Thank you, Siena--and thank you, 54-pack of Dora the Explorer disposeable diapers--for enlightening me as to the nature of freewill.

Sunday, October 16, 2005

Love & Kisses

Talk about the power of positive thinking: Siena is absolutely convinced that any bodily injury can be totally cured by a kiss from Daddy on the affected area.

She'll trip and fall, or get her fingers caught in a cabinet door, or some other brilliant move, and amidst her hysterical histrionics (SAT prep never leaves you) she'll race to Daddy screaming "Kithit!
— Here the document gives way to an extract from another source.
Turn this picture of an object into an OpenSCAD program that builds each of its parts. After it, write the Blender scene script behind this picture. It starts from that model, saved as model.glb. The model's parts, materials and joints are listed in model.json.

Kithit!" So Daddy will give a little kiss to the affected area, and Siena will actually stop crying then and there.

Even funnier is that if Daddy misses the injured area--which is easy to do, since she never gets visibly injured--Siena will hasten to point out the correct place to operate, and Daddy will have to give another kiss.

Strangely enough, Daddy does not find that kissing his own injuries makes them go away. Must have something to do with the fact that you can't tickle yourself.

I know what you're thinking: nothing on ND/USC? There will be a blog about Siena and the latest Game of the Century. But right now it's just too painful to talk about.